Words I dislike - Policy

A while back, I wrote about how I disliked the word "Robustness" because it's meaning was so vague.

Another word that I dislike (for similar reasons) is "Policy".  As I mentioned in my "We've RI'ed" post, I was asked to work on the "audio policy" infrastructure for Windows.

The problem is that nobody knows (or knew) what "policy" means.  Some of the commenters on the previous post thought it had something to do with DRM (it doesn't).  On the other hand, the DRM system does have something called policies (they're content protection policies).

Is "audio policy" the same thing as a group policy (a mechanism for applying system configuration in a domain)? Nope.

What about power management - they have "policies" as well.  So does terminal services, so does TCP/IP.

In fact, almost every part of the system has something that's called "policy".  In fact, a brief search of the Windows sources comes up with well over 5000 files with the word "policy" in them.  Now a lot of them have to do with settings that are managed via group policies, and a bunch of them come from test code, but there are still a lot of pieces of Windows that use things called "policy".  MSDN searches return hundreds and hundreds of pages for the word "policy".
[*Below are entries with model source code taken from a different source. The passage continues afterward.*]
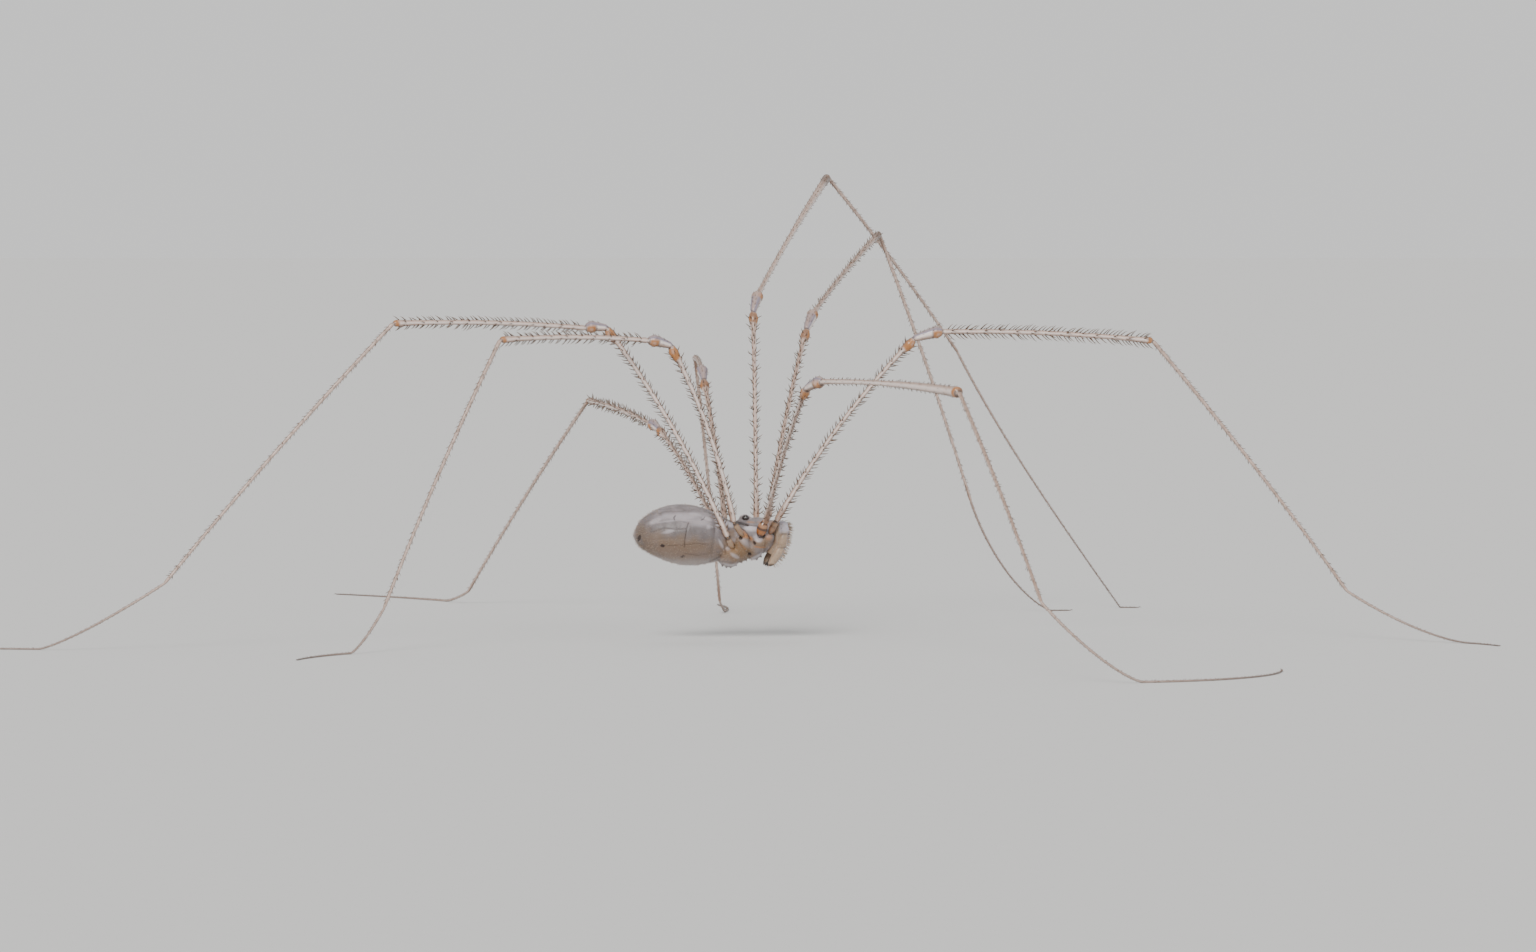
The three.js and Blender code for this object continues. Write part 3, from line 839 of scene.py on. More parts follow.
def leg_line(key):
    """The line of one leg from its hip to its foot, with what lies where along it."""
    number = side_of(key)[1]
    headings, rises = STANCE[key][:2]
    joint = leg_base(key)[2]
    parts = []
    for index, name in enumerate(SEGMENTS):
        length = LEG_LENGTHS[number][index]
        if name == "tarsus":
            line, thick, places = tarsus_line(joint, key, length)
        else:
            following = joint + length * direction(headings[index], rises[index])
            places = segment_places(length)
            line = segment_line(joint, following, SEGMENT_BOW[name], places, length)
            thick = segment_radius(name, places, length)
            if name == "tibia":
                thick = thick + TIBIA_CLUBS.get(key, 0) * step(0.35, 0.92, places / length)
            joint = following
        parts.append((line, thick, np.full(len(places), index), places, length - places))
    joined = (np.concatenate(column) for column in zip(*parts))
    leg = SimpleNamespace(**dict(zip(("points", "radii", "segment", "near", "far"), joined)))
    leg.blush = 0.35 if number < 3 else 0.12
    leg.tawny = 1.0 * (key in TAWNY_KNEES)
    upper = leg.segment < 4
    for softening in range(SOFTENINGS):
        blended = leg.points.copy()
        blended[1:-1] = (leg.points[:-2] + 2 * leg.points[1:-1] + leg.points[2:]) / 4
        leg.points[upper] = blended[upper]
    leg.tangents, leg.dorsal = line_frames(leg.points)
    bulb = (leg.segment == 0) * window(0.08, 0.6, 0.15, leg.far)
    knee = (leg.segment == 1) * window(0.2, 0.6, 0.25, leg.far)
    leg.points += leg.dorsal * ((knee * 0.5 - bulb) * BULB_DROP)[:, None]
    leg.along = run_of(leg.points)
    return leg


def leg_masks(leg, upper):
    """Markings, painted shading and painted highlights, by ring and by how far round towards the back of
    the leg each vertex lies.
    """
    femur, patella, tibia, metatarsus, tarsus = ((leg.segment == k)[:, None] * 1.0 for k in range(5))
    near, far = leg.near[:, None], leg.far[:, None]
    bulb = window(*FEMUR_BULB, far)
    below = 1 - step(0.0, 0.35, upper)
    spot = window(*PATELLA_SPOT, far) * (1 - step(0.5 * leg.tawny, 0.35 + 0.5 * leg.tawny, upper))
    # Painted highlight: the shine thins the amber of the femur's bulb and of the patella's spot to pale
    # golden cream
    shine = window(*SHINE, far) * window(-0.7, -0.25, 0.12, upper)
    blush = leg.blush * window(0.04, 0.5, 0.25, near)
    amber = femur * (bulb * (1 - 0.4 * step(0.6, 0.9, upper)) + blush) + patella * spot
    amber = amber * (1 - (patella + femur * bulb) * shine * 0.55)
    amber = amber + tibia * window(*TIBIA_TIP, far) * ALL_AMBER * (1 - 0.7 * leg.tawny)
    lilac = patella * (step(0.1, 0.35, upper) - 0.75 * step(0.74, 0.92, upper))
    lilac = lilac * (1 - leg.tawny * window(*PATELLA_SPOT, far) * 0.7)
    # Painted highlights: a light band along the flank of the patella, femur and tibia
    white = patella * window(-0.4, 0.12, 0.12, upper) * window(0.1, 5, 0.1, near) * 0.9
    white = white + (femur + tibia) * window(-0.3, 0.3, 0.12, upper) * 0.6
    ring = window(-1, 0.03, 0.025, near) + window(-1, 0.03, 0.025, far)
    dark = (femur * step(0.5, 1, near) + patella + tibia + metatarsus) * ring * 0.75
    # Painted shade: a dark line along the underside of the patella
    dark = dark + patella * (1 - step(-0.98, -0.82, upper)) * 0.6
    dark = dark + patella * window(0.43, 0.5, 0.03, far) * below * 0.5
    dark = dark + femur * (bulb * step(0.62, 0.85, upper) * 0.35 + window(0.35, 0.5, 0.1, near) * 0.15)
    dark = dark + leg.tawny * tibia * (window(0.02, 0.75, 0.25, far) * 0.5 + 0.12)
    dark = dark + tarsus * (0.15 + 0.6 * near / (near + far))
    speckle = metatarsus * 0.55 + tarsus * 0.35 + (femur + tibia) * 0.22
    # Painted shade: top and underside of the leg darker, the flank between them lighter
    painted_edge_shade = step(0.35, 0.85, -upper) + 0.55 * step(0.35, 0.85, upper)
    return {
        "amber": amber, "lilac": lilac, "white": white * (1 - 0.8 * amber), "dark": dark,
        "speckle": speckle, "stripe": 1 - painted_edge_shade * (1 - 0.4 * tarsus),
    }


def leg_skin(key, sides):
    leg = leg_line(key)
    piece = tube(f"leg_{key}", leg.points, leg.radii, sides)
    vertices = coordinates(piece)
    if len(vertices) != len(leg.points) * sides:
        raise RuntimeError(
            f"leg {key} has {len(vertices)} vertices, not {len(leg.points)} rings of {sides}")
    spokes = vertices.reshape(-1, sides, 3) - leg.points[:, None, :]
    upper = np.einsum("rsc,rc->rs", unit(spokes), leg.dorsal)
    for name, values in leg_masks(leg, upper).items():
        set_mask(piece, name, (values + 0 * upper).ravel())
    return piece


def leg_bristles(key, settings, seed):
    """Rows of bristles round the leg, slanting towards the foot."""
    leg = leg_line(key)
    random = np.random.default_rng(seed)
    sideways = np.cross(leg.tangents, leg.dorsal)
    rows = []
    for index, name in enumerate(SEGMENTS):
        spacing, below, above, lean = BRISTLES[name]
        member = np.flatnonzero(leg.segment == index)
        start, end = leg.along[member[0]], leg.along[member[-1]]
        scale = settings.length * (TIBIA_BRISTLES.get(key, 1) if name == "tibia" else 1)
        for row in range(BRISTLE_ROWS):
            pace = spacing * (FLANK_PACE if row in FLANK_ROWS else 1)
            place = np.arange(start + (spacing * (row % 2) / 2 + 0.3), end - 0.2, pace)
            count = len(place)
            place = place + random.uniform(-0.25, 0.25, count) * spacing
            ring = np.searchsorted(leg.along, place).clip(1, len(leg.along) - 2)
            angle = 2 * math.pi * (row + 0.5) / BRISTLE_ROWS + random.normal(0, 0.16, count)
            cosine, sine = np.cos(angle)[:, None], np.sin(angle)[:, None]
            out = leg.dorsal[ring] * cosine + sideways[ring] * sine
            length = below + (above - below) * (1 + np.cos(angle)) / 2
            length = length * random.uniform(0.78, 1.15, count) * scale
            tilt = np.radians(lean + random.normal(0, 5, count))[:, None]
            aim = leg.tangents[ring] * np.cos(tilt) + out * np.sin(tilt)
            gap = np.maximum(leg.along[ring] - leg.along[ring - 1], 1e-6)
            share = ((place - leg.along[ring - 1]) / gap).clip(0, 1)[:, None]
            center = leg.points[ring - 1] + (leg.points[ring] - leg.points[ring - 1]) * share
            root = center + out * (leg.radii[ring] * 0.92)[:, None]
            tip = root + aim * length[:, None]
            thick = settings.thickness / 2 * np.clip(length / 0.25, 0.45, 1.1)
            patch = map_places(MAP_ALONG, place / leg.along[-1], (angle / (2 * math.pi)) % 1)
            keep = tip[:, 2] > BRISTLE_FLOOR_GAP
            rows.append([values[keep] for values in (root, tip, out, thick, patch)])
    return hairs(f"bristles_{key}", *(np.concatenate(column) for column in zip(*rows)))


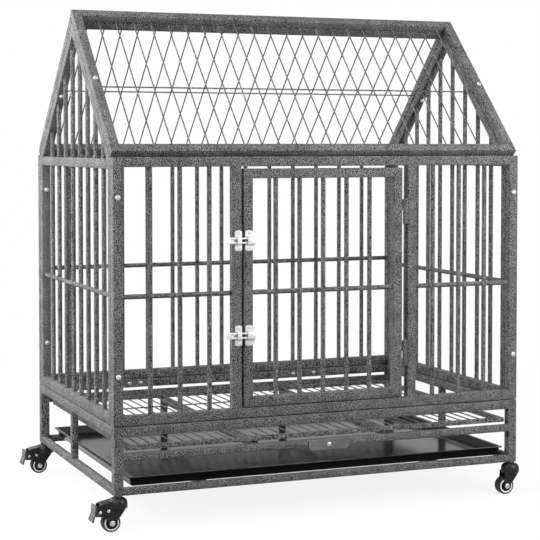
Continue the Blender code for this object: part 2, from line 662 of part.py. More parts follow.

The root of my problem with the word "policy" is that it's almost impossible to have a conversation with someone and use the word - unless you lay out the ground rules ahead of time, it's really easy for people to get confused, especially if you're talking to someone from another team.

Whenever I talk about the policy engine, if I'm talking to someone on my immediate team, they usually know what I'm talking about.  But as soon as I talk to someone on another team (even someone just down the hall), I have to spend 5 minutes describing what the policy engine does.

Because the word has been used in so many contexts, for so many different things, it has essentially lost all meaning.